What is needed.
Copy each line of the listing below exactly.

[start of Data provided]

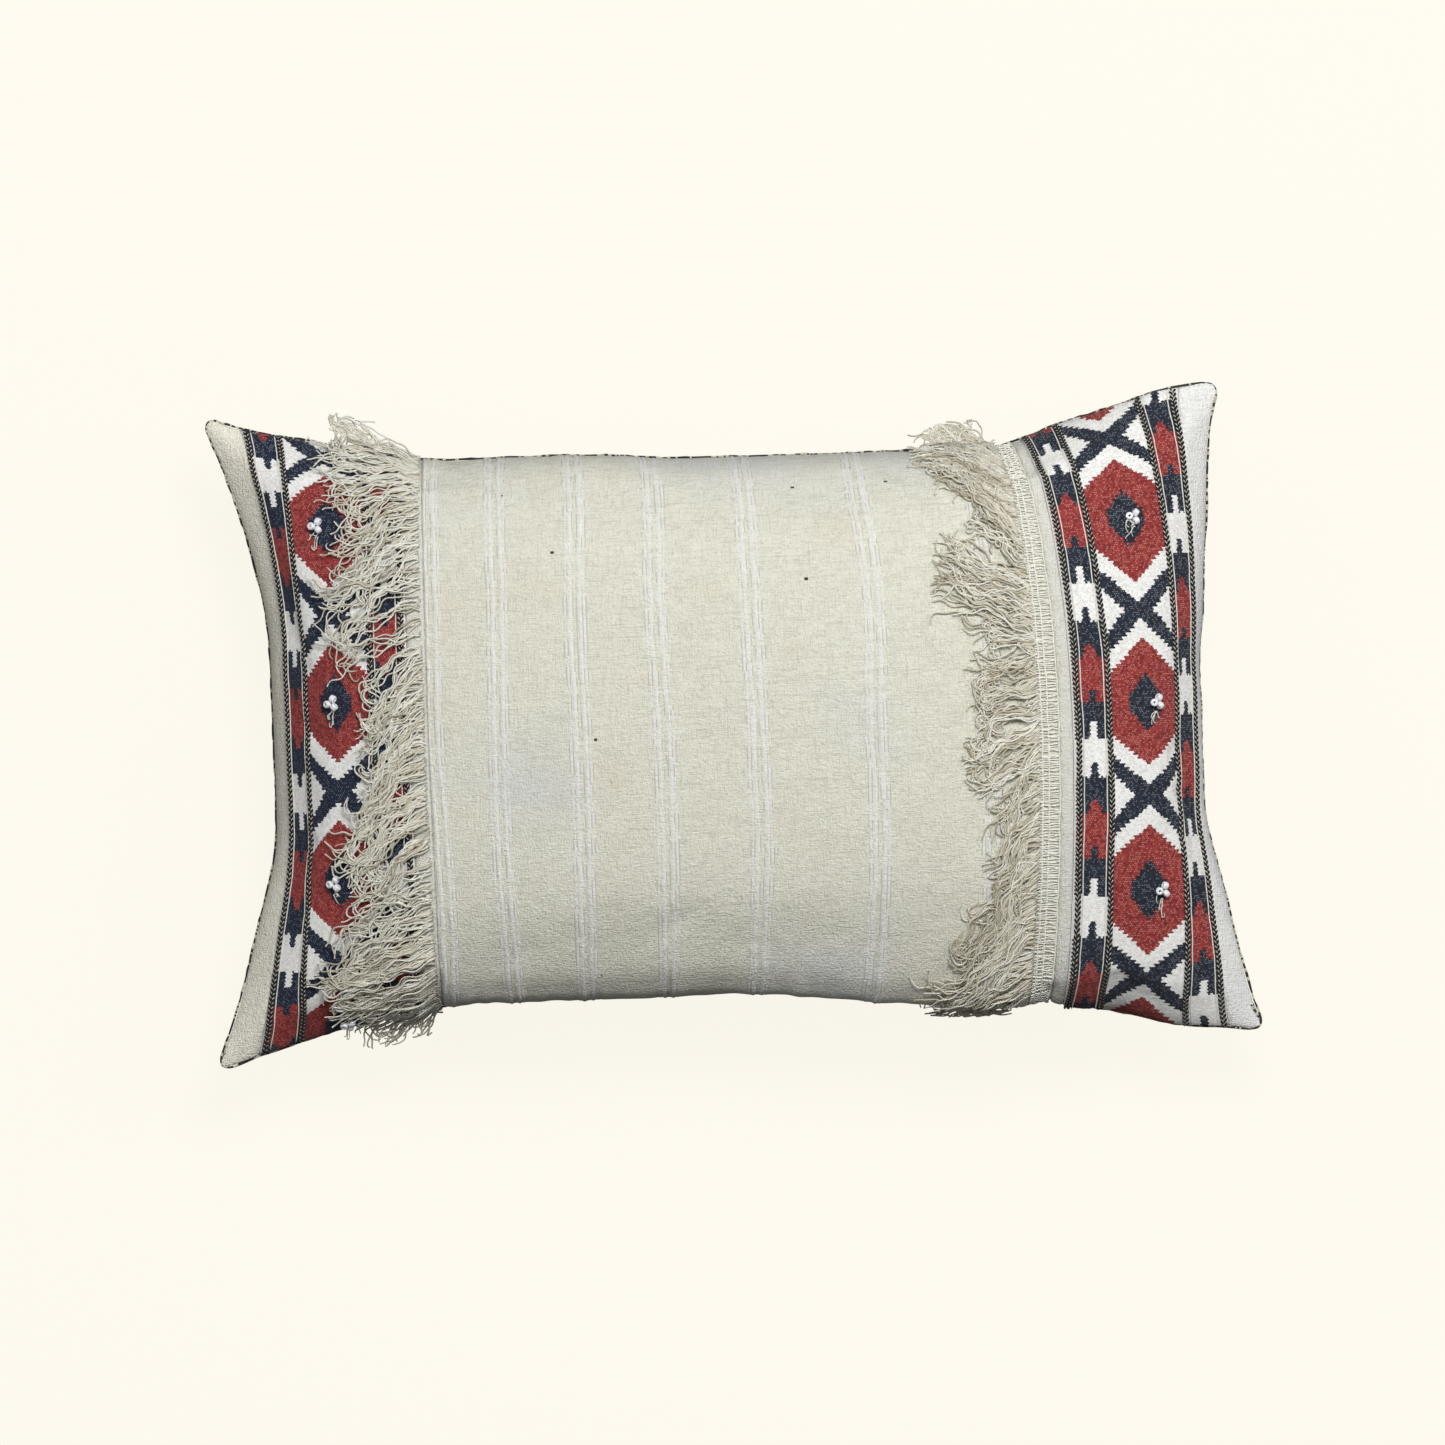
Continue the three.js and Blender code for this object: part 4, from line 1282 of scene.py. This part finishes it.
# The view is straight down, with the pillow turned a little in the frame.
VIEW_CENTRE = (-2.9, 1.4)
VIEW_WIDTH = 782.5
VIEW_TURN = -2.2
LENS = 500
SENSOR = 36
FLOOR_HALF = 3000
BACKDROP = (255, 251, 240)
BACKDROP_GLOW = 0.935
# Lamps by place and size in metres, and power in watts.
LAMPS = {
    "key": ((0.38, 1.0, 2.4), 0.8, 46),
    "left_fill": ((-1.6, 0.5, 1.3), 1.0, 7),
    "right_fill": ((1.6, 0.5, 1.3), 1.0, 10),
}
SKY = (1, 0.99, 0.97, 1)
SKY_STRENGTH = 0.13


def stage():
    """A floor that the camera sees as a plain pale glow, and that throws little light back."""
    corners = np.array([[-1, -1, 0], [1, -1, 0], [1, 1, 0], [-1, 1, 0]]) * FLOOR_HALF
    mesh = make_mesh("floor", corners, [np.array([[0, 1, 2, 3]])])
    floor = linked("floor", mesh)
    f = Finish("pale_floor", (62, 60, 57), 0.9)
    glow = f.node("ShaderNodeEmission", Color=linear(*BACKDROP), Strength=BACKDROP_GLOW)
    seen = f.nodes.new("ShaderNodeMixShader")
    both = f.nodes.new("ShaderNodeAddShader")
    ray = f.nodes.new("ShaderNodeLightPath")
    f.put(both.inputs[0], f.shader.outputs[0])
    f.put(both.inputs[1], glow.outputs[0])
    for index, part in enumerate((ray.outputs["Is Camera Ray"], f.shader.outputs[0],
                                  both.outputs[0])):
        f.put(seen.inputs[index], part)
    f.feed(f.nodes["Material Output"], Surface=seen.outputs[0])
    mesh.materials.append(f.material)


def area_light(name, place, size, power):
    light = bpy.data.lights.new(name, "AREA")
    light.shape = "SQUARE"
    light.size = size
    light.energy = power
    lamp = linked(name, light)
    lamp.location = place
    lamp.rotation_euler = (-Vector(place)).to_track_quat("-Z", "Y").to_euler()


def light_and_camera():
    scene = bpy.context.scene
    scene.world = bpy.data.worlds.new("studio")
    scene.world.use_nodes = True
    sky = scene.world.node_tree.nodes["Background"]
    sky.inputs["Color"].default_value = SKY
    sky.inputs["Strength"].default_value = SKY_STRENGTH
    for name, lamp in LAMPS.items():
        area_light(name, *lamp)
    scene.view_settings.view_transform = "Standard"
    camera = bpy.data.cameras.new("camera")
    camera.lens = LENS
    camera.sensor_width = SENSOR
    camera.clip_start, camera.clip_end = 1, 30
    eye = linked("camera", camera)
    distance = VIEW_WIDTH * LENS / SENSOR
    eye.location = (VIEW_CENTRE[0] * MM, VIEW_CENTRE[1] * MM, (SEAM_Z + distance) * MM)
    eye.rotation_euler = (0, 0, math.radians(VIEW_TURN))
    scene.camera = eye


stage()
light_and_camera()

[end of Data provided]

Answer to this exercise.
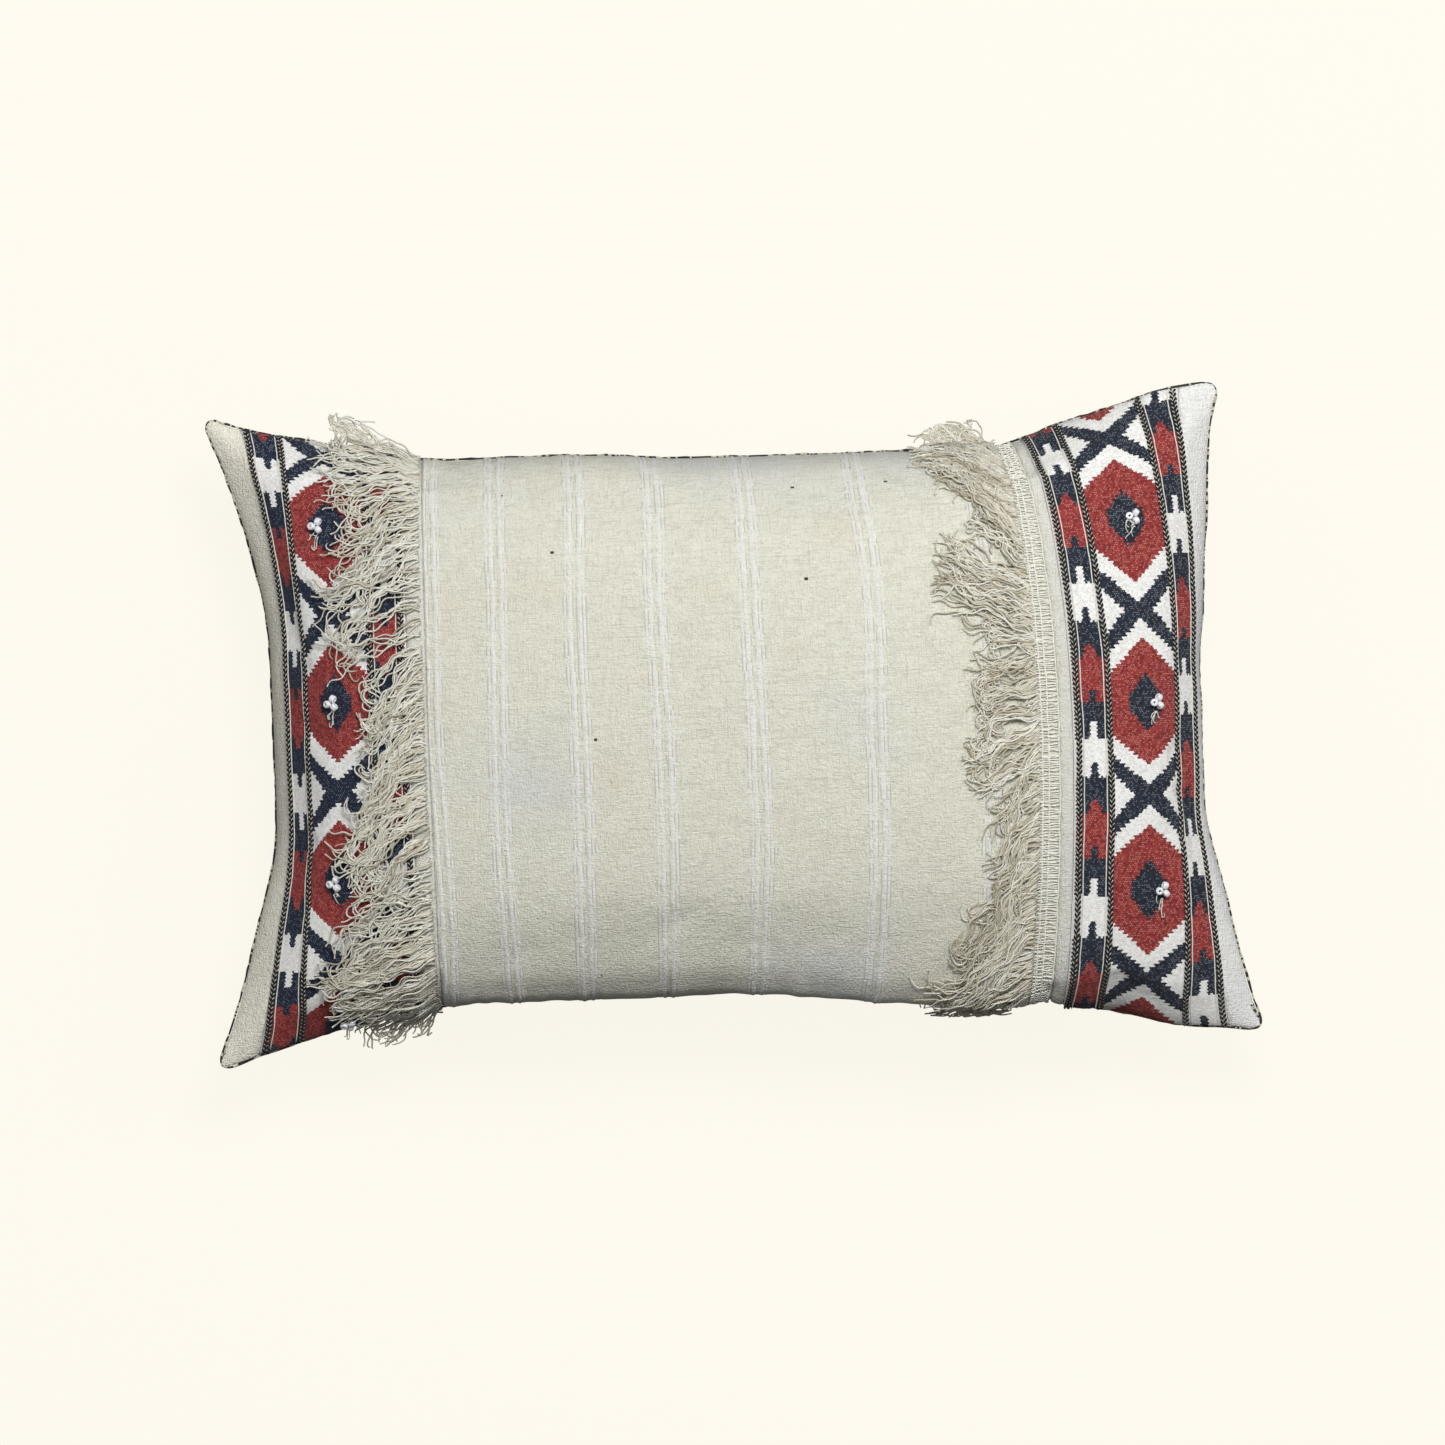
Continue the three.js and Blender code for this object: part 4, from line 1282 of scene.py. This part finishes it.
# The view is straight down, with the pillow turned a little in the frame.
VIEW_CENTRE = (-2.9, 1.4)
VIEW_WIDTH = 782.5
VIEW_TURN = -2.2
LENS = 500
SENSOR = 36
FLOOR_HALF = 3000
BACKDROP = (255, 251, 240)
BACKDROP_GLOW = 0.935
# Lamps by place and size in metres, and power in watts.
LAMPS = {
    "key": ((0.38, 1.0, 2.4), 0.8, 46),
    "left_fill": ((-1.6, 0.5, 1.3), 1.0, 7),
    "right_fill": ((1.6, 0.5, 1.3), 1.0, 10),
}
SKY = (1, 0.99, 0.97, 1)
SKY_STRENGTH = 0.13


def stage():
    """A floor that the camera sees as a plain pale glow, and that throws little light back."""
    corners = np.array([[-1, -1, 0], [1, -1, 0], [1, 1, 0], [-1, 1, 0]]) * FLOOR_HALF
    mesh = make_mesh("floor", corners, [np.array([[0, 1, 2, 3]])])
    floor = linked("floor", mesh)
    f = Finish("pale_floor", (62, 60, 57), 0.9)
    glow = f.node("ShaderNodeEmission", Color=linear(*BACKDROP), Strength=BACKDROP_GLOW)
    seen = f.nodes.new("ShaderNodeMixShader")
    both = f.nodes.new("ShaderNodeAddShader")
    ray = f.nodes.new("ShaderNodeLightPath")
    f.put(both.inputs[0], f.shader.outputs[0])
    f.put(both.inputs[1], glow.outputs[0])
    for index, part in enumerate((ray.outputs["Is Camera Ray"], f.shader.outputs[0],
                                  both.outputs[0])):
        f.put(seen.inputs[index], part)
    f.feed(f.nodes["Material Output"], Surface=seen.outputs[0])
    mesh.materials.append(f.material)


def area_light(name, place, size, power):
    light = bpy.data.lights.new(name, "AREA")
    light.shape = "SQUARE"
    light.size = size
    light.energy = power
    lamp = linked(name, light)
    lamp.location = place
    lamp.rotation_euler = (-Vector(place)).to_track_quat("-Z", "Y").to_euler()


def light_and_camera():
    scene = bpy.context.scene
    scene.world = bpy.data.worlds.new("studio")
    scene.world.use_nodes = True
    sky = scene.world.node_tree.nodes["Background"]
    sky.inputs["Color"].default_value = SKY
    sky.inputs["Strength"].default_value = SKY_STRENGTH
    for name, lamp in LAMPS.items():
        area_light(name, *lamp)
    scene.view_settings.view_transform = "Standard"
    camera = bpy.data.cameras.new("camera")
    camera.lens = LENS
    camera.sensor_width = SENSOR
    camera.clip_start, camera.clip_end = 1, 30
    eye = linked("camera", camera)
    distance = VIEW_WIDTH * LENS / SENSOR
    eye.location = (VIEW_CENTRE[0] * MM, VIEW_CENTRE[1] * MM, (SEAM_Z + distance) * MM)
    eye.rotation_euler = (0, 0, math.radians(VIEW_TURN))
    scene.camera = eye


stage()
light_and_camera()